Favorable signs began to appear in the Old Town neighborhood during the 1960s, thanks to new residences, along with a spurt of commercial and tourist development on Wells Street. St. Michael’s celebrated the centennial of the church building in 1966, but the gentrification of the Old Town neighborhood had a negative side, too. As older buildings were torn down and replaced by upscale homes, many long-time members of the congregation began leaving the parish. Without their attendance and support, the high cost of maintaining the church complex increasingly become a challenge.

The first casualty was the 1929 St. Michael Central High School, where high costs and declining attendance forced its closure in 1978, after graduating its fiftieth class. Sale of the school building for condominium development provided a temporary financial respite, but financial problems continued, as an economic downturn slowed sales of the condo units.  Many new Old Town’s residents weren’t Catholic and didn’t attend churches as often as the lost neighbors. Compounding the problem were costly foundation and tower work on the church building.

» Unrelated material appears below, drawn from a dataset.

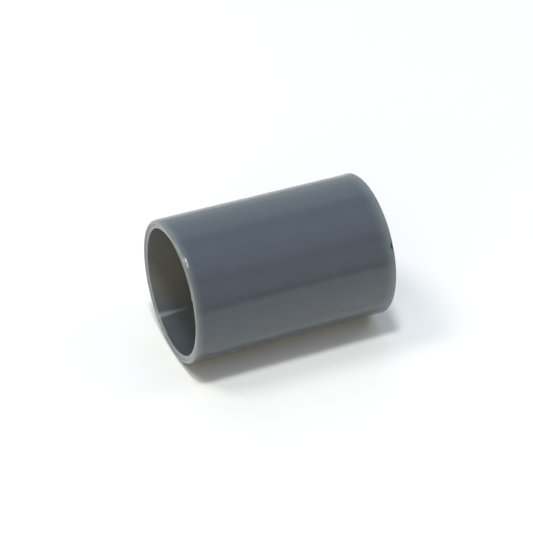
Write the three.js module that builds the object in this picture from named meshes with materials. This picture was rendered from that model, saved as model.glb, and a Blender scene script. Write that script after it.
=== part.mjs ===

Fortunately, a recovering economy put condo sales back on track, helping to stabilize the parish’s finances and funding needed restoration efforts. A $1.2 million fundraising campaign was another key element of the financial recovery, which continued through the church’s 150th anniversary celebration in 2002.


St. Michael Today

Since 2002, significant work has continued on the infrastructure to maintain the historic and architectural integrity. Tuckpointing, stained glass window restoration, interior design and a multi-phased restoration of the organ reflects the continued commitment to guarantee the church for future parishioners in Chicago.